If you think about it, the recent announcement of Twitch selling games makes perfect sense. With over 1.5 million streamers being watched by hundreds of millions of viewers per month, there is an audience ripe for pitching games to — and who better to advertise titles than other gamers?
The only real surprise is that this move took so long to happen.
Twitch viewers can now buy games from two different areas on the site — the game’s detail page and the channel page itself, with the purchase link tucked under the game being streamed. For partnered streamers, this offers another revenue stream — 5% of all sales made via their channel will go into their pocket. Twitch will take a quarter of the proceeds and the rest will go to the game developer.
It’s basically an all-round win for all concerned.
Gamers get paid to stream, and encouraged to improve their content in order to attract more visitors and potential buyers. Game creators get exposure of their game on Twitch as before, but now with the added benefit of an extra shop front tagged on — and thus generating money. Viewers will have a quick link to purchase if they like what they see, and will be given a Twitch crate on top as a bonus. Finally, Twitch (and therefore their parent company Amazon) will obviously pull in 25% of everything sold.
It should also be noted that the games will be installed via accounts linked through Twitch, such as Uplay, rather than redeemed via separate keys. But like Steam, a separate launcher will keep buyers cocooned within the Twitchverse.
Why did it take so long for Amazon to implement this on Twitch?
There are a number of factors at play.
Firstly, this move puts them in direct competition with Steam, the behemoth of the PC digital download industry. This isn’t something that Amazon were going to just roll out without thought or analysis. Furthermore, the service will be reliant on publishers signing up to allow this link between stream and shop, and since big names like EA have their own Origin service to sell titles, they are currently keeping away. Activision and Square Enix are also absent, though this may change in the future.
With Valve’s absence, the likes of DOTA 2 and CS: Go will be off the table — at least for now — and League of Legends developer Riot Games has not signed up either, taking out three of the biggest streamed games on the platform. It will be interesting to see how Twitch addresses this.

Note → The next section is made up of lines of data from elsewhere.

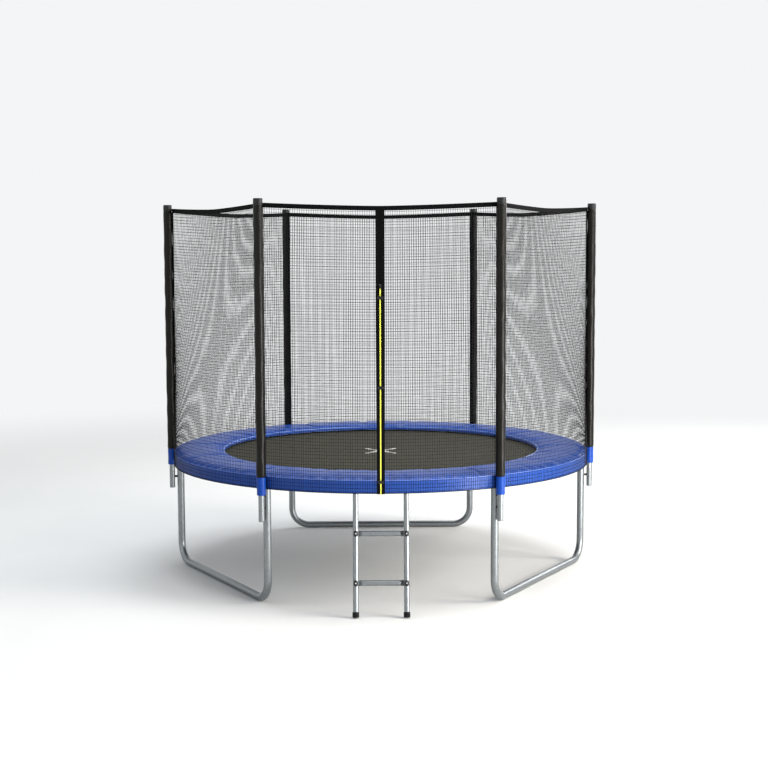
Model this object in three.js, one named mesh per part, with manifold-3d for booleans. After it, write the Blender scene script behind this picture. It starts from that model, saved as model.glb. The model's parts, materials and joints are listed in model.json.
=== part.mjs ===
// Round garden trampoline with a net enclosure on six poles, three U-shaped legs,
// a padded spring cover, a zip door and a two-rung ladder.
// Millimetres, +Z up. The floor is z = 0 and the ladder stands on the -Y side.
import * as THREE from 'three';
import { mergeVertices } from 'three/addons/utils/BufferGeometryUtils.js';
import Module from 'manifold-3d';

const wasm = await Module();
wasm.setup();

// --- counts ---
const cornerCount = 6;
const stepsPerCorner = 6;
const tubeSides = 12;
const smallSides = 8;
const bendSteps = 3;
const hookSteps = 10;
const springCount = 48;
const springSides = 4;

// --- steel ring and legs ---
const railRadius = 1198;
const railHeight = 652;
const legTubeRadius = 21;
const tubeWall = 1.5;
const spigotLength = 50;
const spigotOverlap = 6;
const stubHeight = 190;
const legBendRadius = 112;

// --- poles ---
const poleTubeRadius = 16;
const poleBottom = 456;
const poleTop = 2100;
const bootBottom = 596;
const bootTop = 691;
const bootWall = 7.6;
const foamWall = 9;
const capHeight = 35;
const capChamfer = 4;
const capPlugDepth = 30;
const spacerRadius = 6.5;
const spacerHeights = [523, 588];

// --- safety pad, a cushion ring with a hanging skirt ---
const padInnerRadius = 930;
const padEdgeHeight = 22;
const padCrown = 6;
const padSideBow = 3;
const padBowHeight = 9;
const padInnerFall = 6;
const padOuterFall = 9;
const padEdgeRoll = 14;
const padRim = 46;
const padShoulder = 4.5;
const skirtBottom = 625;
const skirtThickness = 2;

// --- jumping mat and springs ---
const matRadius = 1030;
const matThickness = 3;
const matBelowPad = 8;
const ringBandWidth = 14;
const springRadius = 8;
const springTilt = 12;

// --- enclosure net ---
const netThickness = 2;
const netBottom = 625;
const netKnee = 712.5;
const netRise = 10;
const netSag = 17;
const strandWidth = 4;
const hemWidth = 20;
const bottomHemWidth = 15;
const topBandWidth = 20;
const rowsBelowDoorTop = 3;

// --- zip door ---
const doorTop = 1692;
const doorBandHalf = 19;
const slitHalf = 6;
const chainProud = 1.4;
const chainTail = 5;
const sliderLength = 20;
const sliderWidth = 12;
const sliderPlate = 3;
const bridgeWidth = 4;
const bridgeThickness = 1.5;
const bridgeFoot = 2.4;
const bridgeHole = 7.2;
const pullWire = 1.4;
const pullWidth = 10;
const pullLength = 38;
const pullTaper = 2.5;
const buckleHeights = [687, 1165, 1623];
const buckleHalf = 16;
const buckleStrap = 4.5;
const buckleRise = 10.5;
const buckleDeck = 4.5;
const buckleShoulder = 8;
const buckleDepth = 10;

// --- ladder ---
const ladderHalf = 130.5;
const ladderTubeRadius = 14;
const ladderReach = 130;
const hookPlay = 1.5;
const hookThickness = 3;
const hookWidth = 25;
const hookStart = -116;
const hookEnd = 126;
const rungDrops = [236, 488];
const rungTubeRadius = 14;
const rungTabHalf = 15;
const rungFlare = 24;
const rungTabReach = 8;
const saddleRadius = 10;
const saddleStretch = 1.35;
const saddleThickness = 3;
const boltHeadRadius = 5.5;
const boltHeadHeight = 3;
const footWall = 3;
const footSole = 6;
const footHeight = 28;

// --- clearances ---
const plugClearance = 0.4;
const endGap = 0.5;
const smallGap = 0.3;
const clothGap = 1;

// --- derived sizes ---
const turn = 2 * Math.PI;
const cornerAngle = turn / cornerCount;
const stepAngle = cornerAngle / stepsPerCorner;
const flat = Math.cos(Math.PI / tubeSides);
const hexagon = Math.cos(cornerAngle / 2);
const legBore = legTubeRadius - tubeWall;
const spigotRadius = legBore - plugClearance;
const spigotBore = spigotRadius - tubeWall;
const railOuter = railRadius + legTubeRadius * flat;
const skirtInner = railOuter + endGap;
const skirtOuter = skirtInner + skirtThickness;
const netInner = skirtOuter + clothGap;
const netOuter = netInner + netThickness;
const poleBore = poleTubeRadius - tubeWall;
const sleeveBore = poleTubeRadius + plugClearance;
const sleeveRadius = sleeveBore + foamWall;
const bootRadius = sleeveBore + bootWall;
const poleRadius = netOuter + endGap + sleeveRadius * flat;
const hookInner = legTubeRadius + hookPlay;
const hookOuter = hookInner + hookThickness;
const padBottom = railHeight + hookOuter + endGap;
const padTop = padBottom + padEdgeHeight;
const matTop = padBottom - matBelowPad;
const netTop = poleTop + netRise;
const netTopMiddle = netTop - netSag;
const doorShare = (doorTop - netKnee) / (netTopMiddle - netKnee);
const pivotRadius = railRadius - Math.tan(stepAngle / 2) * ladderHalf;
const ladderLean = Math.atan(ladderReach / railHeight);
const footRadius = ladderTubeRadius + smallGap + footWall;
const footContact = footRadius - footWall / 2;
const leanSine = Math.sin(ladderLean);
const leanCosine = Math.cos(ladderLean);
const ladderLength = (railHeight - footContact * flat * leanSine) / leanCosine;
const ladderFront = pivotRadius + ladderLength * leanSine + footContact * leanCosine;
const centreShift = (ladderFront - netOuter) / 2;

const up = new THREE.Vector3(0, 0, 1);
const corners = ['right', 'back_right', 'back_left', 'left', 'front_left', 'front_right'];
const panels = ['back_right', 'back', 'back_left', 'front_left', 'front', 'front_right'];

function vec(x, y, z) {
  return new THREE.Vector3(x, y, z);
}

function polar(radius, angle, z) {
  return vec(radius * Math.cos(angle), radius * Math.sin(angle), z);
}

// Triangles with their winding turned so that the enclosed volume is positive.
function facingOut(positions, indices) {
  let volume = 0;
  const a = vec();
  const b = vec();
  const c = vec();
  for (let i = 0; i < indices.length; i += 3) {
    a.fromArray(positions, indices[i] * 3);
    b.fromArray(positions, indices[i + 1] * 3);
    c.fromArray(positions, indices[i + 2] * 3);
    volume += a.dot(b.cross(c));
  }
  if (volume < 0) {
    for (let i = 0; i < indices.length; i += 3) {
      [indices[i + 1], indices[i + 2]] = [indices[i + 2], indices[i + 1]];
    }
  }
  const geometry = new THREE.BufferGeometry();
  geometry.setAttribute('position', new THREE.Float32BufferAttribute(positions, 3));
  geometry.setIndex(indices);
  geometry.computeVertexNormals();
  return geometry;
}

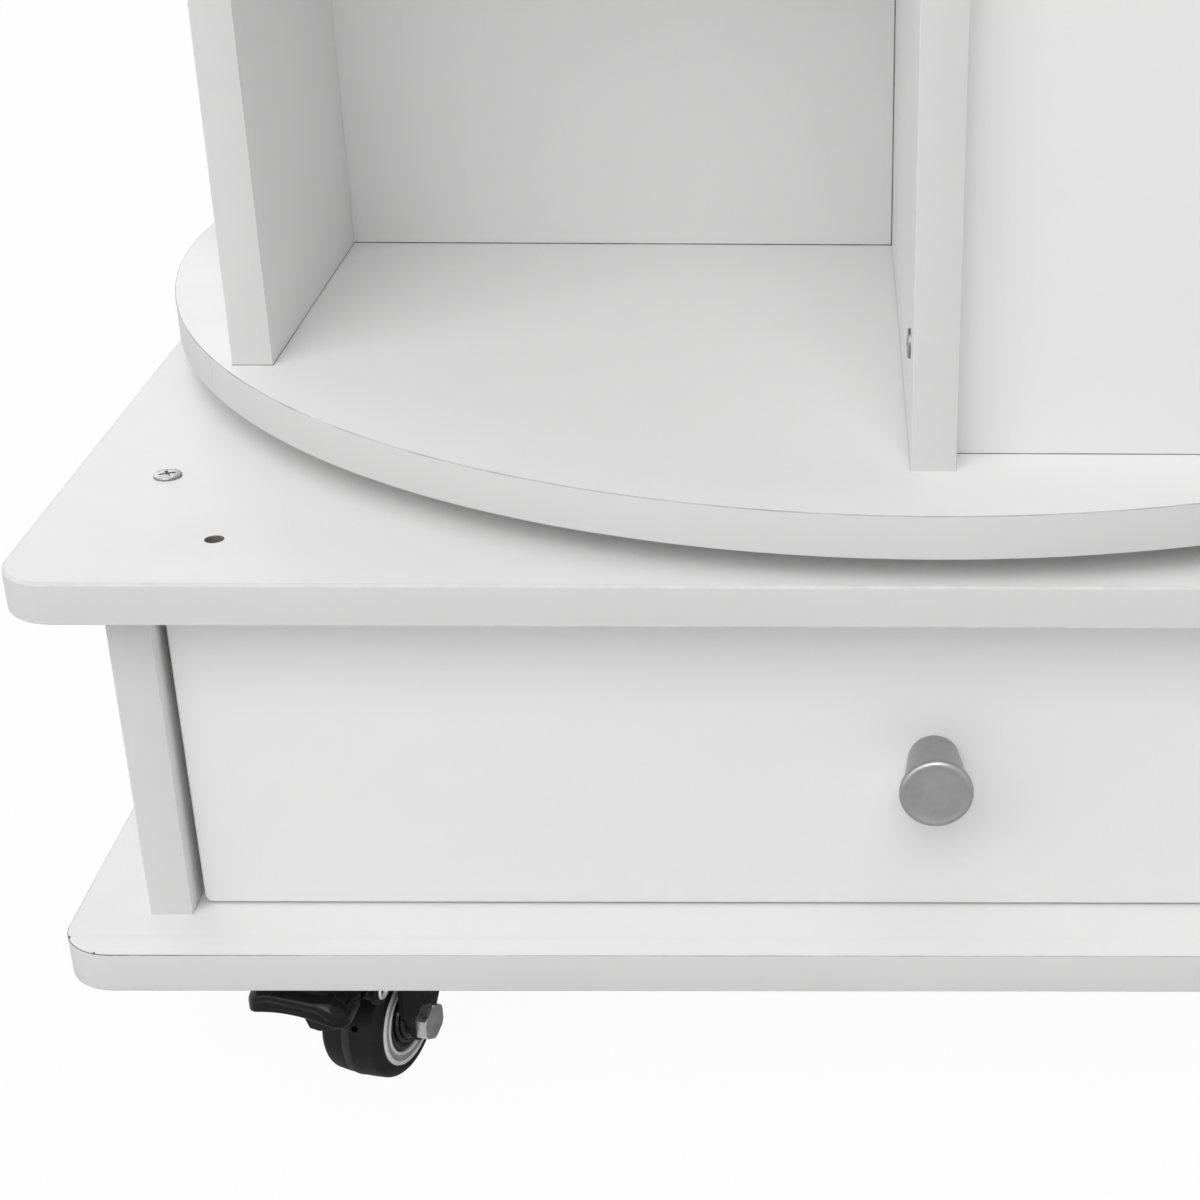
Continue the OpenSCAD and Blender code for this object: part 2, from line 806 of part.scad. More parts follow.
// Side view of a fork leg: it narrows from the crown to the boss at the axle. A braked caster's
// leg also has an ear behind the wheel for the pedal's pin
module leg_view(braked) {
    knee = [caster_trail + 13, wheel_r + 18];
    polygon([[crown_front, crown_z], [caster_trail - boss_r, wheel_r + 2],
             [caster_trail + boss_r, wheel_r + 2], knee,
             [crown_back + 14, crown_z - 4], [crown_back, crown_z]]);
    translate([caster_trail, wheel_r]) circle(boss_r);
    if (braked) {
        polygon([[crown_back, crown_z], [ear_back, ear_z + ear_r],
                 [ear_back - 0.7 * ear_r, ear_z - 0.7 * ear_r], knee]);
        translate([ear_back, ear_z]) circle(ear_r);
    }
}

module fork_crown() {
    translate([0, -(crown_front + crown_back) / 2, 0])
        round_plate([fork_w, crown_back - crown_front], mount_corner_r, crown_t);
    cylinder(h = crown_t, r = fork_w / 2);
}

// The crown turns on the king pin. The legs carry the axle, and the ears the pedal's pin
module caster_fork(i) {
    braked = i < 2;
    color("black") at_caster(i) difference() {
        union() {
            each_side() translate([fork_in + fork_t / 2, 0, 0]) side_view(fork_t) leg_view(braked);
            translate([0, 0, crown_z - crown_t]) fork_crown();
            if (braked) pedal_pin();
        }
        translate([0, 0, crown_z - crown_t - eps]) cylinder(h = crown_t + 2 * eps, r = king_r + fit);
        at_axle() cylinder(h = fork_w + 2 * eps, r = axle_d / 2 + fit, center = true);
    }
}

// Pin of the brake pedal, riveted through the fork's ears
module pedal_pin() {
    at_ears() {
        cylinder(h = fork_w, r = pin_r, center = true);
        for (s = [0, 1]) mirror([0, 0, s]) translate([0, 0, fork_w / 2])
            cylinder(h = pin_head_t, r1 = pin_head_r, r2 = pin_head_r - 1);
    }
}

// Tyre: tread that falls away towards its sides in a circular arc
module tyre_section() {
    half_w = wheel_w / 2;
    arc_r = (half_w * half_w + tread_crown * tread_crown) / (2 * tread_crown);
    intersection() {
        translate([hub_r, -half_w]) square([wheel_r - hub_r, wheel_w]);
        translate([wheel_r - arc_r, 0]) circle(arc_r, $fn = rim_fn);
    }
}

module caster_tyre(i) {
    color("black") at_caster(i) at_axle() rotate_extrude() tyre_section();
}

// Hub: outer ring with a shallow groove, then a cover that steps out to the boss at the axle
module hub_section() {
    face_x = wheel_w / 2 + 0.2;
    boss_x = fork_in - run_gap;
    bore_r = axle_d / 2 + fit;
    groove_w = 1.2;
    step_r = 1.9;
    step_h = (boss_x - face_x + 1) / 3;
    for (s = [0, 1]) mirror([0, s]) difference() {
        translate([bore_r, 0]) {
            square([hub_r - bore_r, face_x]);
            square([hub_boss_r - bore_r, boss_x]);
            for (k = [1, 2])
                square([hub_ring_r - groove_w / 2 - k * step_r - bore_r, face_x - 1 + k * step_h]);
        }
        translate([hub_ring_r - groove_w, face_x - 1]) square([groove_w, 1 + eps]);
        translate([(hub_ring_r + hub_r) / 2, face_x]) circle(0.8);
    }
}

module caster_hub(i) {
    color("gray") at_caster(i) at_axle() rotate_extrude() hub_section();
}

// Axle bolt with its hexagon head, and the nut on its other end
module axle_bolt(i) {
    bolt_len = fork_w + nut_t + 0.5;
    color("silver") at_caster(i) at_axle() {
        translate([0, 0, fork_w / 2 - bolt_len]) cylinder(h = bolt_len, d = axle_d);
        translate([0, 0, fork_w / 2]) cylinder(h = hex_head_t, r = hex_r, $fn = 6);
        translate([0, 0, -fork_w / 2 - nut_t]) difference() {
            cylinder(h = nut_t, r = hex_r, $fn = 6);
            translate([0, 0, -eps]) cylinder(h = nut_t + 2 * eps, r = axle_d / 2 + fit);
        }
    }
}

// Brake pedal: a pressed lever that turns on the pin between the fork's ears. Its outer end
// widens to a down-turned lip, and a tongue under it presses on the tread
module pedal_side_view() {
    nose_r = 4.5;
    lip_back = tip_back - pedal_t;
    nose = [tip_back - nose_r, pedal_top_z - nose_r];
    polygon([[ear_back, ear_z + pedal_hub_r], [nose[0], pedal_top_z], [tip_back, nose[1]],
             [tip_back, pedal_top_z - lip_h + 1], [tip_back - 1, pedal_top_z - lip_h],
             [lip_back, pedal_top_z - lip_h], [lip_back, nose[1]], [nose[0], pedal_top_z - pedal_t],
             [ear_back + 3, ear_z + 3], [ear_back, ear_z]]);
    translate(nose) intersection() {
        difference() {
            circle(nose_r);
            circle(nose_r - pedal_t);
        }
        square(nose_r);
    }
}

module pedal_plan_view() {
    corner_r = 6;
    root_w = 2 * fork_in - 5;
    root_back = ear_back + 8;
    flare_back = tip_back - 8;
    half_w = pedal_w / 2;
    polygon([[-root_w / 2, ear_back - 5], [root_w / 2, ear_back - 5], [root_w / 2, root_back],
             [half_w, flare_back], [half_w, tip_back - corner_r], [half_w - corner_r, tip_back],
             [corner_r - half_w, tip_back], [-half_w, tip_back - corner_r], [-half_w, flare_back],
             [-root_w / 2, root_back]]);
    for (s = [-1, 1]) translate([s * (half_w - corner_r), tip_back - corner_r]) circle(corner_r);
}

module tongue_view() {
    tongue_end_z = ear_z - 18;
    polygon([[ear_back + 7, ear_z + 5], [ear_back + 9.4, ear_z + 5], [ear_back + 6.2, tongue_end_z],
             [ear_back + 4, tongue_end_z]]);
}

module brake_pedal(i) {
    color("black") at_caster(i) difference() {
        union() {
            intersection() {
                side_view(pedal_w) pedal_side_view();
                linear_extrude(caster_h) mirror([0, 1]) pedal_plan_view();
            }
            side_view(tongue_w) tongue_view();
            at_ears() cylinder(h = 2 * (fork_in - run_gap), r = pedal_hub_r, center = true);
        }
        at_ears() cylinder(h = fork_w, r = pin_r + fit, center = true);
    }
}

// Pieces, by node

bottom_board();
top_board();
side_panel_left();
side_panel_right();
back_panel();
base_screws();
slide_rails_fixed();
turntable_lower_plate();
plate_screws();
caster_plates();
drawer_front();
drawer_side_left();
drawer_side_right();
drawer_back();
drawer_bottom();
drawer_knob();
drawer_screws();
slide_rails_moving();
drawer_dowels();
slide_ball_cages();
round_board(0);  // turntable_board
for (i = [1 : tier_n - 1]) round_board(i);
round_board(tier_n);  // round_top
for (i = [0 : tier_n - 1]) {
    centre_panel(i);
    wing_panels(i);
    outer_walls(i);
}
tower_screws();
tower_dowels();
turntable_upper_plate();
turntable_screws();
turntable_balls();
for (i = [0 : len(caster_names) - 1]) {
    caster_fork(i);
    caster_tyre(i);
    caster_hub(i);
    axle_bolt(i);
}
for (i = [0, 1])
    brake_pedal(i);
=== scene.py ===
"""Looks of the rotating bookshelf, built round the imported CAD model. Metres, in the CAD's frame.

A piece NODE_dressed stands in for the CAD node NODE and rides on its body. The nodes without one
keep their CAD shape and get a material. Nothing here is random: all noise is in object space.
"""

import math

import bpy
from mathutils import Matrix, Vector
from mathutils.geometry import tessellate_polygon


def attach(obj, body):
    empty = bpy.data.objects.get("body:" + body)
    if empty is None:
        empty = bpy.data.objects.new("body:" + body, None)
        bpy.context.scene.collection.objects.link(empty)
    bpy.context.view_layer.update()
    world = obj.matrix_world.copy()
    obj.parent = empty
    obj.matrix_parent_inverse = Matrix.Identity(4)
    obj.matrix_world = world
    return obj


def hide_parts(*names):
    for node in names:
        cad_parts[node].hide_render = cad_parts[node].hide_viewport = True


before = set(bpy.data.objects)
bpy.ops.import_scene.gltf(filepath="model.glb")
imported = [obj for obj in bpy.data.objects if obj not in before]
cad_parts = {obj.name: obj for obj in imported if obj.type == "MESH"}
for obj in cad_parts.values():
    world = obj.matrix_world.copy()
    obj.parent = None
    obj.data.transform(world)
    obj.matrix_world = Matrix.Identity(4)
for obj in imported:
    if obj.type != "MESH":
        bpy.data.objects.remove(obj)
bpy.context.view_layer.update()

MM = 0.001
TAU = 2 * math.pi

# Camera: the photograph's, in its 1200 x 1200 frame

PHOTO = 1200
FOCAL_PX = 2266.4
CENTRE_PX = (856.2, 697.6)
CAMERA_AT = (-0.0341, -0.9659, 0.5318)
PITCH, YAW, ROLL = 0.4781, 0.0134, -0.0088
SENSOR = 36
CLIP_NEAR, CLIP_FAR = 0.05, 50


def make_camera():
    level = math.cos(PITCH)
    ahead = Vector((math.sin(YAW) * level, math.cos(YAW) * level, -math.sin(PITCH)))
    right = Vector((math.cos(YAW), -math.sin(YAW), 0))
    down = ahead.cross(right)
    x_axis = right * math.cos(ROLL) + down * math.sin(ROLL)
    y_axis = right * math.sin(ROLL) - down * math.cos(ROLL)
    data = bpy.data.cameras.new("camera")
    data.sensor_width = SENSOR
    data.lens = FOCAL_PX * SENSOR / PHOTO
    data.shift_x = (PHOTO / 2 - CENTRE_PX[0]) / PHOTO
    data.shift_y = (CENTRE_PX[1] - PHOTO / 2) / PHOTO
    data.clip_start = CLIP_NEAR
    data.clip_end = CLIP_FAR
    camera = bpy.data.objects.new("camera", data)
    turn = Matrix((x_axis, y_axis, -ahead)).transposed().to_4x4()
    camera.matrix_world = Matrix.Translation(CAMERA_AT) @ turn
    bpy.context.collection.objects.link(camera)
    bpy.context.scene.camera = camera


make_camera()
bpy.context.scene.view_settings.view_transform = "Standard"

# Sizes, as in the CAD source

BOARD = 15 * MM
HALF_T = BOARD / 2
BASE = 608 * MM
BASE_CORNER = 19 * MM
BOTTOM_Z = 72 * MM
TOP_Z = 214 * MM
SIDE_OUT, SIDE_IN = 277 * MM, 262 * MM
END_Y = 278 * MM
CORNER_HOLE_X, CORNER_HOLE_Y = 239.5 * MM, -268 * MM
FRONT_Y = -271 * MM
FRONT_HALF, FRONT_Z, FRONT_H = 259 * MM, 87.8 * MM, 125.4 * MM
KNOB_X, KNOB_Z = 2.5 * MM, 148 * MM
TURN_Z = 240 * MM
TIER_N = 4
TIER_H, PITCH_Z = 320 * MM, 335 * MM
ROUND_R = 308 * MM
REACH = 270 * MM
WALL_OUT, WALL_MID, WALL_IN = 254 * MM, 246.5 * MM, 239 * MM
WALL_LEN = 160 * MM
SCREW_HEAD_R, SCREW_HEAD_T = 5 * MM, 1 * MM
DISC_SCREWS = ((0, -180 * MM), (100 * MM, -WALL_MID))
WALL_SCREW_Z = 36 * MM
CASTER_X, CASTER_Y = 199 * MM, 230 * MM
HEADING = -19.5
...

Ethics may also be involved here. Amazon will have also considered how blurring the lines between game streaming and retail will actually affect Twitch. Now, the biggest streamers could potentially be incentivized to only play games from the publishers who are affiliated with Twitch, leading to a narrower breadth of game coverage — remember Amazon Game Studios is around, and that Amazon does own Twitch. Publishers could try and influence streamers to play their games to the detriment of smaller titles, which in turn would be bad news for both smaller studios and viewers wanting to learn more about new, lesser known games. The move is yet another blow for physical retailers too, in a time where digital download sales now exceed boxed copies, and the number of game stores in towns and cities is dwindling.
Until we see exactly what is lined up in the coming weeks, it’s impossible to say exactly what impact the changes will have on the way that both Twitch and its streamers operate. Whether Amazon will subsidize games sold through Twitch in order to compete with the frequency of Steam sales is another unknown, but gamers are savvy enough to shop around for the cheapest price and won’t fork out fifty bucks on a game if they can get it for half the price outside of Twitch. However, it’s a bold challenge to Valve’s dominance of the marketplace, and one we’ll be keeping a close eye on this spring.